Material shown –
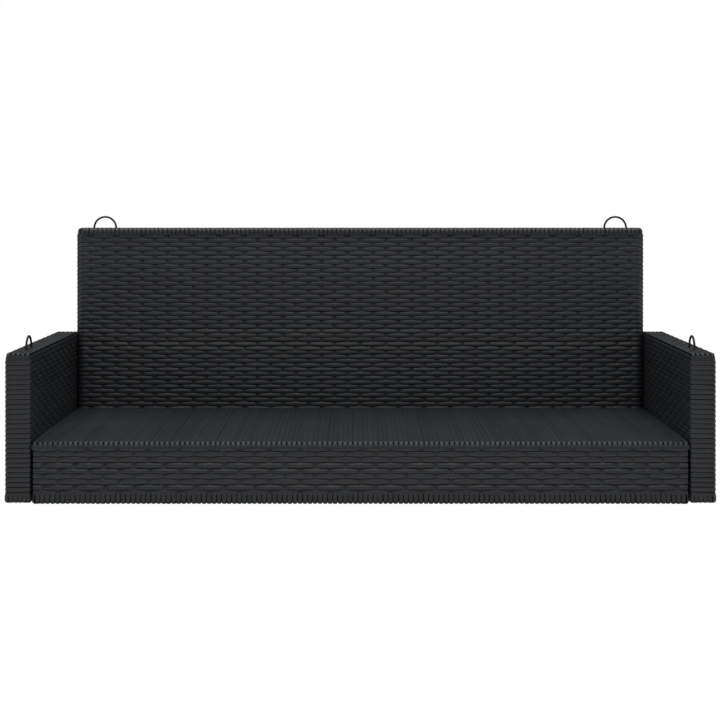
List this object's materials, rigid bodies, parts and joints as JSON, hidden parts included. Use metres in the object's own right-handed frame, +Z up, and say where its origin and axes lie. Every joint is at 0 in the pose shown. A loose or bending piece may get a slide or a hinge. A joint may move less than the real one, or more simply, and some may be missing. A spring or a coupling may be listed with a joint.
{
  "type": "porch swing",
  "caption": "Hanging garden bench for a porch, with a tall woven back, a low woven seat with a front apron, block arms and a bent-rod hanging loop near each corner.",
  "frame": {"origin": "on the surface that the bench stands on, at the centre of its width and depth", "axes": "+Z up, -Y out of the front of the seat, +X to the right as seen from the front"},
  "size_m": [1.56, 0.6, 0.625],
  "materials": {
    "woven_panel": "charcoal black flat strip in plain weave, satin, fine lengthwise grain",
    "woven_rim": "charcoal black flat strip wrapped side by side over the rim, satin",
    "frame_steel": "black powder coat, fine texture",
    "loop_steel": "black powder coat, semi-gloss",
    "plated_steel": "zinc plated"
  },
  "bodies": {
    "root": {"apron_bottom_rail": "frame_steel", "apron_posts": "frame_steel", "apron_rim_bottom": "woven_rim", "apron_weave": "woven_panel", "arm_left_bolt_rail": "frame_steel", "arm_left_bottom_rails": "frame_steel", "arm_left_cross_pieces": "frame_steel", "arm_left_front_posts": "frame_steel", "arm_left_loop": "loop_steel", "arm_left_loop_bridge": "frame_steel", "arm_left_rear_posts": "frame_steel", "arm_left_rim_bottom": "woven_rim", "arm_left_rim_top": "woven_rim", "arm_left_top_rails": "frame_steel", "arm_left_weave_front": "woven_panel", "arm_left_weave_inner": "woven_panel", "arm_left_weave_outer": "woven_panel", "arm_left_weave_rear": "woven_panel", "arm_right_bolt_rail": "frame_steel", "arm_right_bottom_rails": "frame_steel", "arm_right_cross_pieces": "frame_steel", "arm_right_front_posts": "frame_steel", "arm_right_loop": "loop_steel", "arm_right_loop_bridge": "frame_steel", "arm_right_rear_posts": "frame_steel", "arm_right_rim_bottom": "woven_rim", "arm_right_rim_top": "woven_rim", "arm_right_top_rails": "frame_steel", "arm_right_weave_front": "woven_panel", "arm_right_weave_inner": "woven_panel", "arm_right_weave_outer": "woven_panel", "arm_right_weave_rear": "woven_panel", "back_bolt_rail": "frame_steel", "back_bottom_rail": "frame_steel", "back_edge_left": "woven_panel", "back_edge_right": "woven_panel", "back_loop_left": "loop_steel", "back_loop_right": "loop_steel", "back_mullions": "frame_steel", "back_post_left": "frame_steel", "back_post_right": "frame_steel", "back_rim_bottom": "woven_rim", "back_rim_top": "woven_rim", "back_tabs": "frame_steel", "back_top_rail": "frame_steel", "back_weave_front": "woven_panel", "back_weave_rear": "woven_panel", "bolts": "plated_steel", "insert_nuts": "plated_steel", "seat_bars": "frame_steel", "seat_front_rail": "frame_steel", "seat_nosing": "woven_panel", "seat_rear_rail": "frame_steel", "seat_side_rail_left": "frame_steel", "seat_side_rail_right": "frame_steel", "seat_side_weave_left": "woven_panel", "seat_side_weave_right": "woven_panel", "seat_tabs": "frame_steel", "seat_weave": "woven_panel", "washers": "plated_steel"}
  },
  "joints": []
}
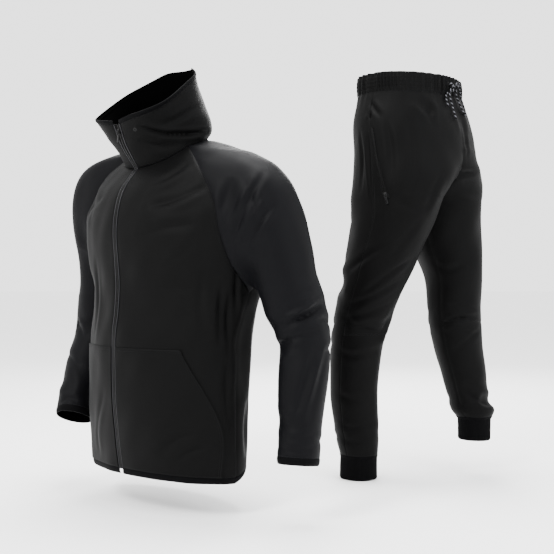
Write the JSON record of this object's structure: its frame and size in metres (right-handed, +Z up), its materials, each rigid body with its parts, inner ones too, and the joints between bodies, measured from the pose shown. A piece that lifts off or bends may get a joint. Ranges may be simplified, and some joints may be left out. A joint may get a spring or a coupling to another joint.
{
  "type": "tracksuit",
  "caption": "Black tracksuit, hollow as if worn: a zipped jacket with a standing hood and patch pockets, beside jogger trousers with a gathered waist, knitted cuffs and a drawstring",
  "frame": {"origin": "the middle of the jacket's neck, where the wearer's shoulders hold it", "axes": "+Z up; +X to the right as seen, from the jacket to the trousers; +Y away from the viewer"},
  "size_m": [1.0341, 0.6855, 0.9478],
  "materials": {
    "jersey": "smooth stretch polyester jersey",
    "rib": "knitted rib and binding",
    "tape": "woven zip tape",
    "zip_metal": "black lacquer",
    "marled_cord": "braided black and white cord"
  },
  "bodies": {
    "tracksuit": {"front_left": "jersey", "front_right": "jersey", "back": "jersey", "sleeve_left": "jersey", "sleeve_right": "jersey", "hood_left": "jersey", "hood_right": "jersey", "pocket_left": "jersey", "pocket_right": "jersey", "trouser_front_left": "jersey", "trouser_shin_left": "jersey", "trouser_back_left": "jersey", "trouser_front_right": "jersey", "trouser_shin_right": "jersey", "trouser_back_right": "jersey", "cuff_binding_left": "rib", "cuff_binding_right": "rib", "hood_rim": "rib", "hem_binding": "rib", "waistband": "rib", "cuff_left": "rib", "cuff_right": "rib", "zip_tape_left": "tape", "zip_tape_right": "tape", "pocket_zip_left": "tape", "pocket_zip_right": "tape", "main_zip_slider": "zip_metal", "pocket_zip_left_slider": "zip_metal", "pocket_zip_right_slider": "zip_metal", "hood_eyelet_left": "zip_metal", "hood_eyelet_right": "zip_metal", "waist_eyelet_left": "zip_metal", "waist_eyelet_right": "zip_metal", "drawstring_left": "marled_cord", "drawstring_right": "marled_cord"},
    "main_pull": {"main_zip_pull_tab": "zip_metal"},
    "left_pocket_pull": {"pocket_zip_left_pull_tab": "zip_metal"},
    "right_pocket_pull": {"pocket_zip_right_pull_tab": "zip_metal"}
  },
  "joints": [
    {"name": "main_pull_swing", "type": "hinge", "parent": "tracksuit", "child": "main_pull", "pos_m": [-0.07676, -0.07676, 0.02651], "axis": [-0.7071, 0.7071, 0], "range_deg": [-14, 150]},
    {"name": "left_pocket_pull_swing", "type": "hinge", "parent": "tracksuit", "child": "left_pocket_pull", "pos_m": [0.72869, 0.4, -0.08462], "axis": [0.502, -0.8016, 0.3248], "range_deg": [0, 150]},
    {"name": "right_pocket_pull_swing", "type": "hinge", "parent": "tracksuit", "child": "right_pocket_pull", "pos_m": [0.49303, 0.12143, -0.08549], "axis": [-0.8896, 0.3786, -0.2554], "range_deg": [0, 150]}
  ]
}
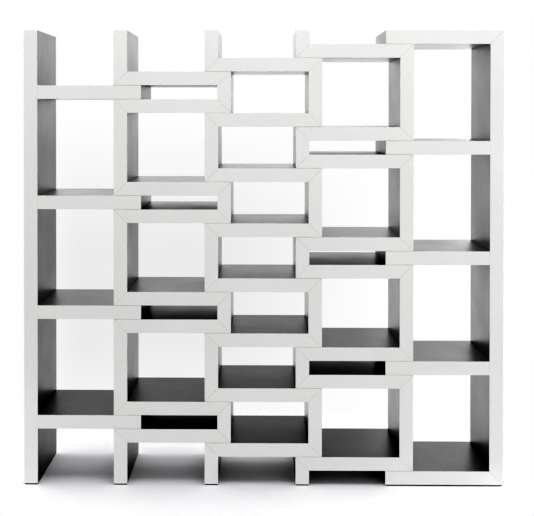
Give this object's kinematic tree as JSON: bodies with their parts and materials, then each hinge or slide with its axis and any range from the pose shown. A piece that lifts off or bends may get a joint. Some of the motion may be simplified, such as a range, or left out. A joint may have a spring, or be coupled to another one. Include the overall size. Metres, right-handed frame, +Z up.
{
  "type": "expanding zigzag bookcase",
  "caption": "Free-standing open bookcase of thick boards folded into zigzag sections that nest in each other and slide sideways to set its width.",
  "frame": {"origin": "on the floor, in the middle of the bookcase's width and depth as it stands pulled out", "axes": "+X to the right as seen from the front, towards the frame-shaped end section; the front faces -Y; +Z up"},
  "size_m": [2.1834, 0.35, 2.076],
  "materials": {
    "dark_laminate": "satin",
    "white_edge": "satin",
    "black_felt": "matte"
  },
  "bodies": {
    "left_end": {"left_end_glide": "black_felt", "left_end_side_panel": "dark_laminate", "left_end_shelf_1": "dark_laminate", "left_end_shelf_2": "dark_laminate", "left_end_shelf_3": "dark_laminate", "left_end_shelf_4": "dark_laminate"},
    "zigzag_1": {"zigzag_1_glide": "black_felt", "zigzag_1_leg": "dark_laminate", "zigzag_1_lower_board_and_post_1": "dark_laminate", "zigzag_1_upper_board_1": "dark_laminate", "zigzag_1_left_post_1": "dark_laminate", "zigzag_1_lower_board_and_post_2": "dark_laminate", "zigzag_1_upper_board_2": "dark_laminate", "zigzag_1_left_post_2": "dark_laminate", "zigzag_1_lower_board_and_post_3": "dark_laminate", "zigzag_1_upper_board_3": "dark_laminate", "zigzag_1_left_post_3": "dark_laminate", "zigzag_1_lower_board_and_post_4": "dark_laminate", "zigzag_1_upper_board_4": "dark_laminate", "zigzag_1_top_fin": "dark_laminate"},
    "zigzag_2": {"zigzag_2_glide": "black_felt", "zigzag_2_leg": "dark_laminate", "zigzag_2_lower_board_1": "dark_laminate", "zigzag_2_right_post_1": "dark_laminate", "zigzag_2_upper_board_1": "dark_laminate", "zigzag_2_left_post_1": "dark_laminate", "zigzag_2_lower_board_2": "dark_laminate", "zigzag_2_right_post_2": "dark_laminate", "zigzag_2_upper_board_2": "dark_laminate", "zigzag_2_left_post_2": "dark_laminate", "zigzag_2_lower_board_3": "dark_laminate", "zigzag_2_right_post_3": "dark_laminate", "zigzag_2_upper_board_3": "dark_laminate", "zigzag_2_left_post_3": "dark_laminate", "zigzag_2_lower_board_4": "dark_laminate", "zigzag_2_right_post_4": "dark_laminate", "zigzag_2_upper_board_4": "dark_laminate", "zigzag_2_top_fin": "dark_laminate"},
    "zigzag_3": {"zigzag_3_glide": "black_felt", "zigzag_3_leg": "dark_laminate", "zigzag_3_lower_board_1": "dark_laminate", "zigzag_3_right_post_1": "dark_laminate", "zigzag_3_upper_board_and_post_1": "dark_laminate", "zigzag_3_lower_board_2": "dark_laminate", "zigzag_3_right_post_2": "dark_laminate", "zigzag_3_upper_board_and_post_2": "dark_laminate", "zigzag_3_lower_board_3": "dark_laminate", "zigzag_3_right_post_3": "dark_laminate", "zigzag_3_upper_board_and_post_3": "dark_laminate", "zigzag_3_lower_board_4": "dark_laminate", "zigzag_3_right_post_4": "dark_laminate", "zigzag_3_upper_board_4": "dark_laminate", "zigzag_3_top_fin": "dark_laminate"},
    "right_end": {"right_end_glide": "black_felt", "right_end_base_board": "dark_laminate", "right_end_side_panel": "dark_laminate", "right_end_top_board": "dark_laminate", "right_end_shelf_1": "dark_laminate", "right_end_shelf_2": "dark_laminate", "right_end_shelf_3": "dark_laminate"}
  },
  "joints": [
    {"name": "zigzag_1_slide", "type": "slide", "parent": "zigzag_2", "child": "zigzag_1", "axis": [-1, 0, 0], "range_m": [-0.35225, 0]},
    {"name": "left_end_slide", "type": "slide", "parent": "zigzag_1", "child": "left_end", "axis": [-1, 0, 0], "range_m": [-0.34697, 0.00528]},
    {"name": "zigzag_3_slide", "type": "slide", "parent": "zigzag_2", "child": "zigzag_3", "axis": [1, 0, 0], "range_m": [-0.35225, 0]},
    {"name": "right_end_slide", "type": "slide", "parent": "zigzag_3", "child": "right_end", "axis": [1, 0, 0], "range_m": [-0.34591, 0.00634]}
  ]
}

Stated problem – Filter the data for the string "JSON" and copy every line that has it.

Solution to this exercise –
List this object's materials, rigid bodies, parts and joints as JSON, hidden parts included. Use metres in the object's own right-handed frame, +Z up, and say where its origin and axes lie. Every joint is at 0 in the pose shown. A loose or bending piece may get a slide or a hinge. A joint may move less than the real one, or more simply, and some may be missing. A spring or a coupling may be listed with a joint.
Write the JSON record of this object's structure: its frame and size in metres (right-handed, +Z up), its materials, each rigid body with its parts, inner ones too, and the joints between bodies, measured from the pose shown. A piece that lifts off or bends may get a joint. Ranges may be simplified, and some joints may be left out. A joint may get a spring or a coupling to another joint.
Give this object's kinematic tree as JSON: bodies with their parts and materials, then each hinge or slide with its axis and any range from the pose shown. A piece that lifts off or bends may get a joint. Some of the motion may be simplified, such as a range, or left out. A joint may have a spring, or be coupled to another one. Include the overall size. Metres, right-handed frame, +Z up.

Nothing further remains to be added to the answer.